Vous travaillez actuellement sur un nouveau film, intitulé Chauranga. Pouvez-vous nous en dire un peu plus ?
 
 
hauranga signifie "quatre couleurs" en hindi. Le tournage débute en septembre, il abordera le thème des dalits [les intouchables, exclus de la hiérarchie des castes]. Le drapeau indien est le Tiranga [ce qui signifie tricolore en hindi : le safran pour la bande du haut, le blanc au milieu et le vert pour la bande du dessous]. Selon moi, il manque une quatrième couleur : celle du système des castes. L’histoire s’inspire d’un fait divers tragique survenu en 2008 dans le nord de l’Inde. Un jeune dalit a été poussé sous un train. Il avait écrit un poème d’amour à une fille issue d’une caste supérieure. La punition a été mortelle. Mon projet a obtenu un prix au festival du film de Goa en 2011 ce qui montre que le monde du cinéma indien s’ouvre de plus en plus à ce genre de thématique. Bien que le cinéma de Bollywood domine très largement les salles de cinéma du pays et d’Asie du sud en général, le cinéma indépendant indien s’impose. Je pense au cinéma marathi de Ramesh Kulkarni ou encore au cinéma bengali et kéralais, fortement ancrés localement. L’Etat indien ne soutient pas financièrement la création cinématographique, contrairement à l’Europe.
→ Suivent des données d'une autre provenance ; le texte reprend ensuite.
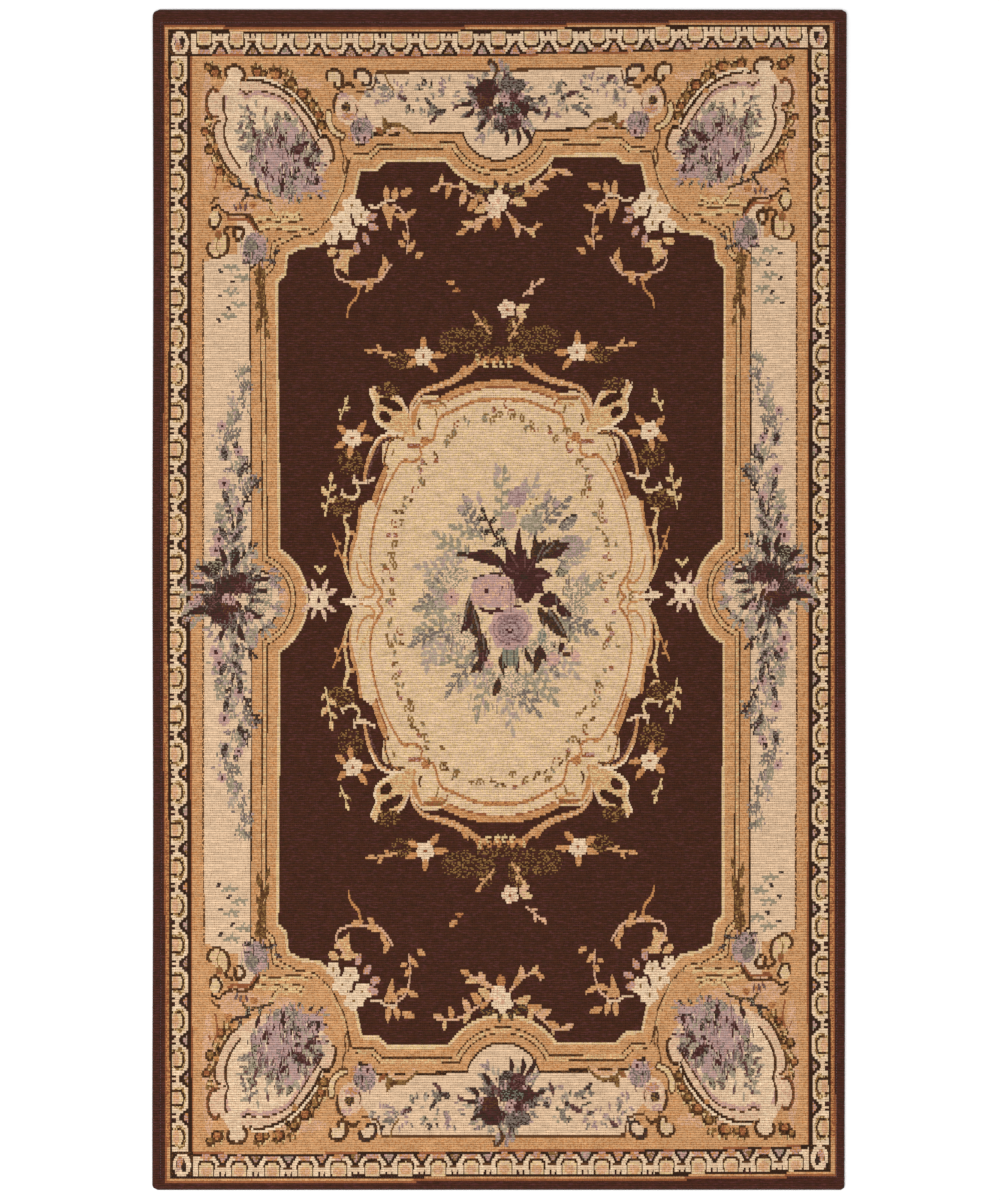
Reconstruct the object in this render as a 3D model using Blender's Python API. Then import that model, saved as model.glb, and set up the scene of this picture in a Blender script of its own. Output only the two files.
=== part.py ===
"""A flat-woven chenille rug with a turned and stitched hem, lying on a floor.

Metres, +Z up. X runs across the rug, Y along it, and the origin is the middle
of its underside. The cloth is one closed solid, lofted from rings that run
round the rug: up its rounded edge, over the hem, down into the groove that the
hem stitches pull in, and up again to the field.
"""

import math
from collections import namedtuple

import bmesh
import bpy
import numpy as np

# Driving sizes
WIDTH = 0.882
LENGTH = 1.500
FIELD_THICKNESS = 0.0038
HEM_THICKNESS = 0.0052
SIDE_HEM = 0.0105
END_HEM = 0.0168

# How finely the rings are cut
SIDE_STEPS = 30
END_STEPS = 18
CORNER_STEPS = 6
SMALLEST_RADIUS = 0.0008

RUG_BROWN = (0.075, 0.030, 0.022, 1.0)
RUG_ROUGHNESS = 0.95

# A side's drift: how far it leans in over its run, and the depth, count and start of its waves
Drift = namedtuple("Drift", "lean depth waves start")
LEFT_DRIFT = Drift(lean=-0.0004, depth=0.0009, waves=2.0, start=0.10)
RIGHT_DRIFT = Drift(lean=0.0019, depth=0.0009, waves=1.5, start=0.00)
TOP_DRIFT = Drift(lean=0.0003, depth=0.0007, waves=1.0, start=0.35)
BOTTOM_DRIFT = Drift(lean=-0.0003, depth=0.0007, waves=1.5, start=0.15)

# A corner: which way it lies from the middle, and its radius
Corner = namedtuple("Corner", "across along radius")
CORNERS = (
    Corner(across=1, along=1, radius=0.0065),
    Corner(across=-1, along=1, radius=0.0090),
    Corner(across=-1, along=-1, radius=0.0070),
    Corner(across=1, along=-1, radius=0.0045),
)

# A ring of the cloth: its inset as a share of the hem, a further inset, and its height
Ring = namedtuple("Ring", "hem_share inset height")
RINGS = (
    Ring(hem_share=0.0, inset=0.0013, height=0.0),
    Ring(hem_share=0.0, inset=0.0003, height=0.0009),
    Ring(hem_share=0.0, inset=0.0, height=0.0024),
    Ring(hem_share=0.0, inset=0.0004, height=0.0039),
    Ring(hem_share=0.0, inset=0.0017, height=0.0048),
    Ring(hem_share=0.45, inset=0.0, height=HEM_THICKNESS),
    Ring(hem_share=1.0, inset=-0.0018, height=0.0047),
    Ring(hem_share=1.0, inset=0.0, height=0.0031),
    Ring(hem_share=1.0, inset=0.0020, height=0.0037),
    Ring(hem_share=1.0, inset=0.0060, height=FIELD_THICKNESS),
)


def pull_in(drift, steps):
    """How far a side lies inside the straight line, from its start to its end."""
    run = np.linspace(0.0, 1.0, steps + 1)
    waves = 0.5 - 0.5 * np.cos(2 * math.pi * (drift.waves * run + drift.start))
    inward = drift.lean * run + drift.depth * waves
    return inward - inward.min()


def corner_points(corner, centre, radius):
    """A quarter circle round a corner, walked counter-clockwise seen from above."""
    start = math.atan2(corner.along, corner.across) - math.pi / 4
    angles = start + np.linspace(0.0, math.pi / 2, CORNER_STEPS + 1)
    return [(centre[0] + radius * math.cos(a), centre[1] + radius * math.sin(a)) for a in angles]


def ring_points(ring):
    """The ring's points, counter-clockwise from the lower end of the right side."""
    side_inset = ring.hem_share * SIDE_HEM + ring.inset
    end_inset = ring.hem_share * END_HEM + ring.inset
    right = WIDTH / 2 - side_inset - pull_in(RIGHT_DRIFT, SIDE_STEPS)[::-1]
    left = side_inset - WIDTH / 2 + pull_in(LEFT_DRIFT, SIDE_STEPS)
    top = LENGTH / 2 - end_inset - pull_in(TOP_DRIFT, END_STEPS)[::-1]
    bottom = end_inset - LENGTH / 2 + pull_in(BOTTOM_DRIFT, END_STEPS)
    # Each corner joins the end of one side to the start of the next.
    meets = ((right[-1], top[0]), (left[0], top[-1]), (left[-1], bottom[0]), (right[0], bottom[-1]))
    radii = [max(corner.radius - max(side_inset, end_inset), SMALLEST_RADIUS) for corner in CORNERS]
    centres = [
        (x - corner.across * radius, y - corner.along * radius)
        for (x, y), corner, radius in zip(meets, CORNERS, radii)
    ]
    corners = [corner_points(*row) for row in zip(CORNERS, centres, radii)]
    right_y = np.linspace(centres[3][1], centres[0][1], SIDE_STEPS + 1)
    top_x = np.linspace(centres[0][0], centres[1][0], END_STEPS + 1)
    left_y = np.linspace(centres[1][1], centres[2][1], SIDE_STEPS + 1)
    bottom_x = np.linspace(centres[2][0], centres[3][0], END_STEPS + 1)
    runs = (
        list(zip(right, right_y)),
        list(zip(top_x, top)),
        list(zip(left, left_y)),
        list(zip(bottom_x, bottom)),
    )
    points = []
    for run, corner in zip(runs, corners):
        points += run[1:-1]
        points += corner
    return [(x, y, ring.height) for x, y in points]


def cloth_mesh(name):
    """The closed cloth: its flat underside, its lofted rim and its flat field."""
    mesh = bmesh.new()
    loops = [[mesh.verts.new(point) for point in ring_points(ring)] for ring in RINGS]
    for lower, upper in zip(loops, loops[1:]):
        for i in range(len(lower)):
            j = (i + 1) % len(lower)
            mesh.faces.new((lower[i], lower[j], upper[j], upper[i]))
    mesh.faces.new(loops[0][::-1])
    mesh.faces.new(loops[-1])
    bmesh.ops.recalc_face_normals(mesh, faces=mesh.faces)
    data = bpy.data.meshes.new(name)
    mesh.to_mesh(data)
    mesh.free()
    data.shade_smooth()
    return data


def chenille(name):
    """The rug's ground colour, matt as chenille is."""
    material = bpy.data.materials.new(name)
    material.use_nodes = True
    shader = material.node_tree.nodes["Principled BSDF"]
    shader.inputs["Base Color"].default_value = RUG_BROWN
    shader.inputs["Roughness"].default_value = RUG_ROUGHNESS
    shader.inputs["Metallic"].default_value = 0.0
    return material


def clear_scene():
    """Takes away what the start-up file holds."""
    for thing in list(bpy.data.objects):
        bpy.data.objects.remove(thing, do_unlink=True)


def main():
    """Builds the rug as one node."""
    clear_scene()
    rug = bpy.data.objects.new("rug", cloth_mesh("rug"))
    rug.data.materials.append(chenille("chenille_brown"))
    bpy.context.scene.collection.objects.link(rug)


main()
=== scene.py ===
"""The looks of a chenille rug: its woven pattern, its ribs, its hem and the light on it.

The pattern is drawn on the loom's point paper, one square of which is 1.27 mm.
Squares count from the middle of the pattern, x to the right and y to the top.
The chart that comes out of it is woven weft by weft into the rug's face.
"""

import logging
import math
from collections.abc import Iterator, Sequence
from dataclasses import dataclass, field
from enum import Enum

import bpy
import numpy as np
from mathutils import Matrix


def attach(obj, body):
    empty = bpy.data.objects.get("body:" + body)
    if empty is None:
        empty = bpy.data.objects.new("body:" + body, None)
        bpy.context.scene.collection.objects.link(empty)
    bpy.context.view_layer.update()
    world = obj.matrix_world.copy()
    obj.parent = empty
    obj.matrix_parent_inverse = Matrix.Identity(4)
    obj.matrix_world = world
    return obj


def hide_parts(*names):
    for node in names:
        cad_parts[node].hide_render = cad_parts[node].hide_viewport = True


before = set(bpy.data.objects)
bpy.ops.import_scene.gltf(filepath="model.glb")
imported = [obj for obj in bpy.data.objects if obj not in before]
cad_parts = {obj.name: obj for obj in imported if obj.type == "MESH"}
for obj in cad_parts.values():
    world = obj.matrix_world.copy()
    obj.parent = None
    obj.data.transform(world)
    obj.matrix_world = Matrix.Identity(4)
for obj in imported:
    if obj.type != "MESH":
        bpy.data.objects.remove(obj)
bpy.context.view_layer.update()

Point = tuple[float, float]
Colour = tuple[float, float, float, float]
Socket = bpy.types.NodeSocket
LOG = logging.getLogger("rug")
SQUARE = 0.0012707
SEED = 1948


class Yarn(Enum):
    """The yarns, by their colour in daylight, red, green and blue from 0 to 255."""

    BROWN = (66, 33, 18)
    MARGIN = (69, 34, 22)
    BLACK = (50, 28, 12)
    UMBER = (92, 58, 30)
    CREAM = (214, 181, 147)
    IVORY = (224, 196, 162)
    GOLD = (198, 148, 101)
    AMBER = (184, 126, 76)
    BLUSH = (206, 161, 130)
    RUST = (144, 84, 50)
    OLIVE = (134, 98, 54)
    STRAW = (210, 178, 128)
    LILAC = (172, 142, 136)
    MAUVE = (148, 116, 112)
    ROSE = (184, 144, 134)
    MAROON = (70, 36, 32)
    PINE = (56, 42, 32)
    SAGE = (146, 134, 110)
    MIST = (172, 154, 132)
    SLATE = (116, 102, 92)
    TEAL = (120, 120, 104)
    PLUM = (104, 68, 64)

    def linear(self) -> tuple[float, float, float]:
        """The colour as linear light.

        Returns:
            Red, green and blue from 0 to 1.
        """
        levels = [part / 255 for part in self.value]
        bent = [v / 12.92 if v <= 0.04045 else ((v + 0.055) / 1.055) ** 2.4 for v in levels]
        return bent[0], bent[1], bent[2]


(
    BROWN, MARGIN, BLACK, UMBER, CREAM, IVORY, GOLD, AMBER, BLUSH, RUST, OLIVE, STRAW, LILAC, MAUVE, ROSE,
    MAROON, PINE, SAGE, MIST, SLATE, TEAL, PLUM,
) = Yarn


@dataclass(frozen=True)
class Drift:
    """How far the woven pattern has pulled out of true, in squares, at a few places.

    A row of the tables runs from the left of the rug to its right, and the rows from its top end down.
    """

    columns: tuple[float, ...] = (-347, -211, -110, 0, 110, 213, 347)
    rows: tuple[float, ...] = (590, 395, 0, -395, -590)
    rise: tuple[tuple[float, ...], ...] = (
        (-2.0, -3.5, -4.3, -2.4, 0.4, 2.6, 3.0),
        (-1.0, -3.7, -3.6, -1.3, 2.6, 11.0, 20.0),
        (-0.8, 1.4, -0.9, 1.4, 4.2, 9.5, 18.5),
        (-0.8, -1.1, -3.2, -0.6, 1.6, 7.2, 16.5),
        (-1.2, -2.0, -0.2, 1.0, 0.8, 2.5, 6.0),
    )
    shift: tuple[tuple[float, ...], ...] = (
        (0.8, -0.2, -1.5, -0.5, -0.2, -1.0, -0.8),
        (1.5, -0.2, 0.0, -0.8, 3.0, 3.0, 0.3),
        (-0.3, 3.0, 1.5, 1.5, 2.0, 1.8, -0.1),
        (1.8, 0.8, 1.8, 3.3, 4.0, 1.2, -0.5),
        (2.5, 3.0, 5.0, 5.3, 4.2, 2.2, 0.4),
    )

    def moved(self, points: np.ndarray) -> np.ndarray:
        """The points where the weave has pulled them to.

        Args:
            points: Places in the true pattern, one a row.

        Returns:
            The same number of places in the rug.
        """
        columns = np.array(self.columns)
        rows = np.array(self.rows)[::-1]
        i = np.clip(np.searchsorted(columns, points[:, 0]) - 1, 0, len(columns) - 2)
        j = np.clip(np.searchsorted(rows, points[:, 1]) - 1, 0, len(rows) - 2)
        u = np.clip((points[:, 0] - columns[i]) / (columns[i + 1] - columns[i]), 0, 1)
        v = np.clip((points[:, 1] - rows[j]) / (rows[j + 1] - rows[j]), 0, 1)
        u, v = u * u * (3 - 2 * u), v * v * (3 - 2 * v)
        out = points.copy()
        for axis, table in enumerate((self.shift, self.rise)):
            grid = np.array(table)[::-1]
            low = grid[j, i] * (1 - u) + grid[j, i + 1] * u
            high = grid[j + 1, i] * (1 - u) + grid[j + 1, i + 1] * u
            out[:, axis] += low * (1 - v) + high * v
        return out


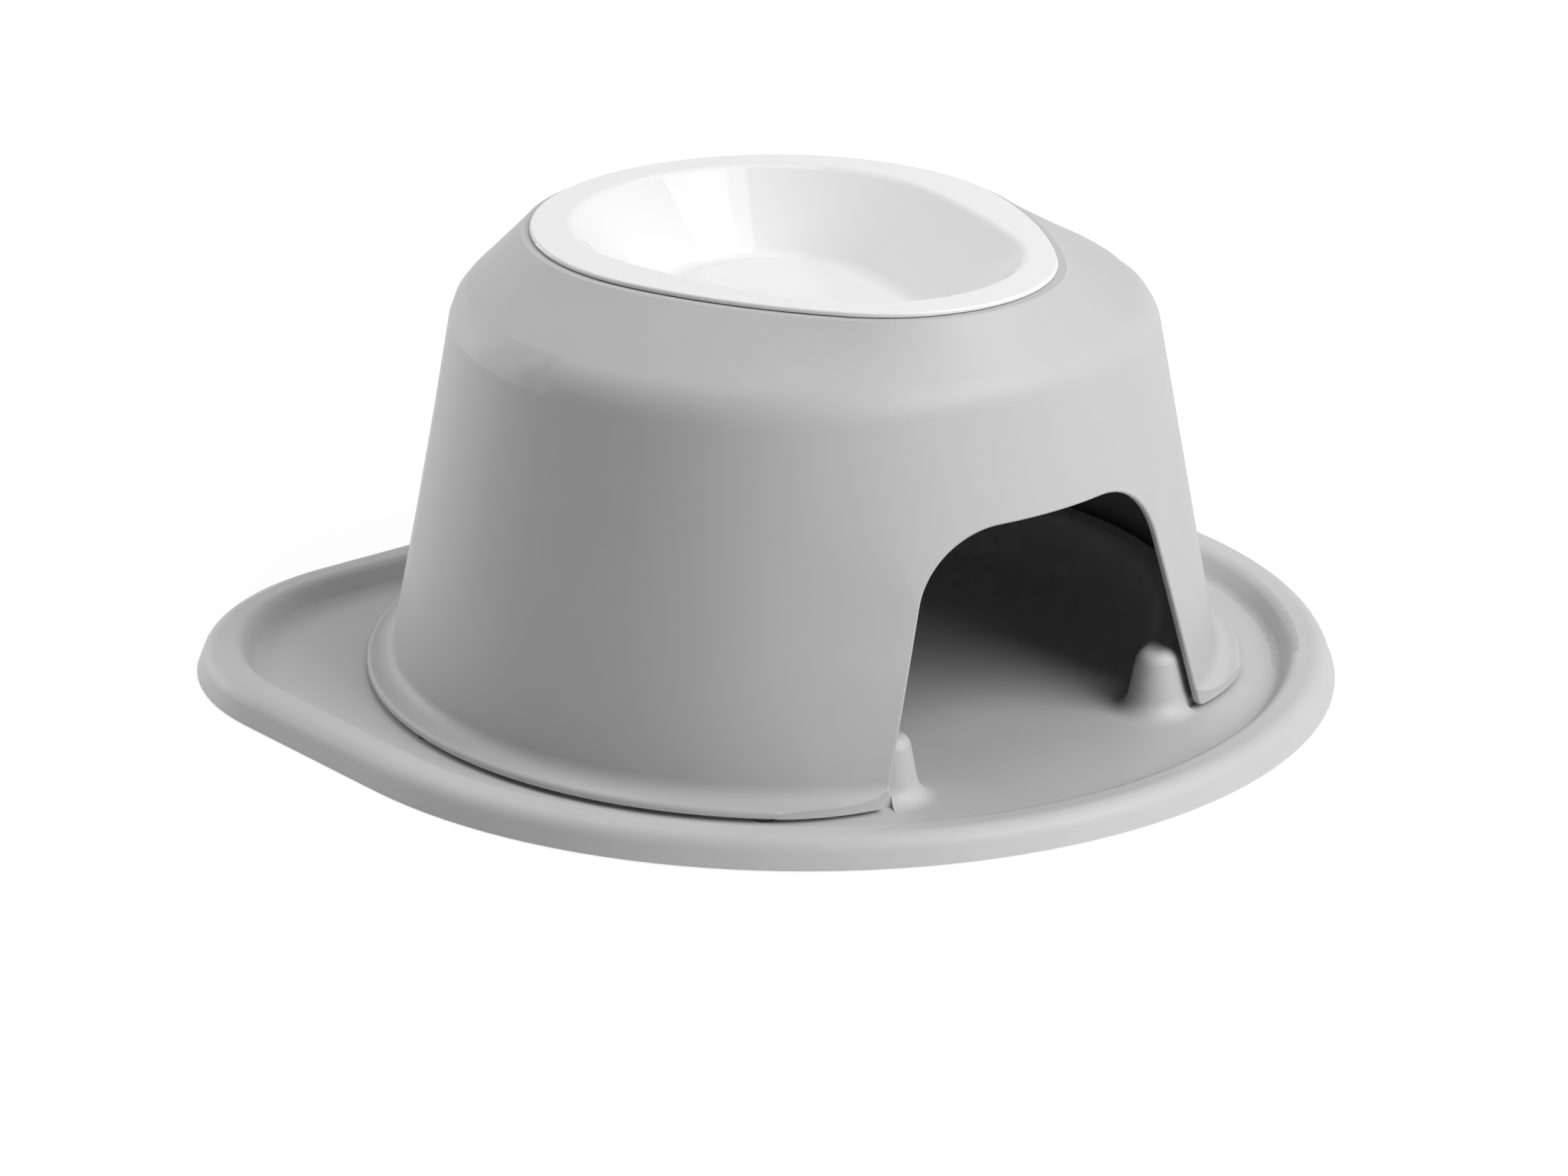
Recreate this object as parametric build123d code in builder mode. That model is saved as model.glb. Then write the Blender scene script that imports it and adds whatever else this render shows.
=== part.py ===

Il est donc très difficile de produire un film indépendamment des grands studios et grands producteurs.
 
Tous les films indiens pour le cinéma et la télévision sont examinés par l’Office de Régulation et de Censure. Les critères imposent de respecter l’ordre public et la moralité. Les scènes de sexe, de nudité ou de conflits interreligieux sont très difficiles à faire passer. [1] Que pensez-vous de cet Office?
 
Ses critères de sélection des films sont arbitraires. Certains films violents se voient délivrés des certificats pour tous publics, lorsque des films qui traitent d’actes d’amour se les voient refuser.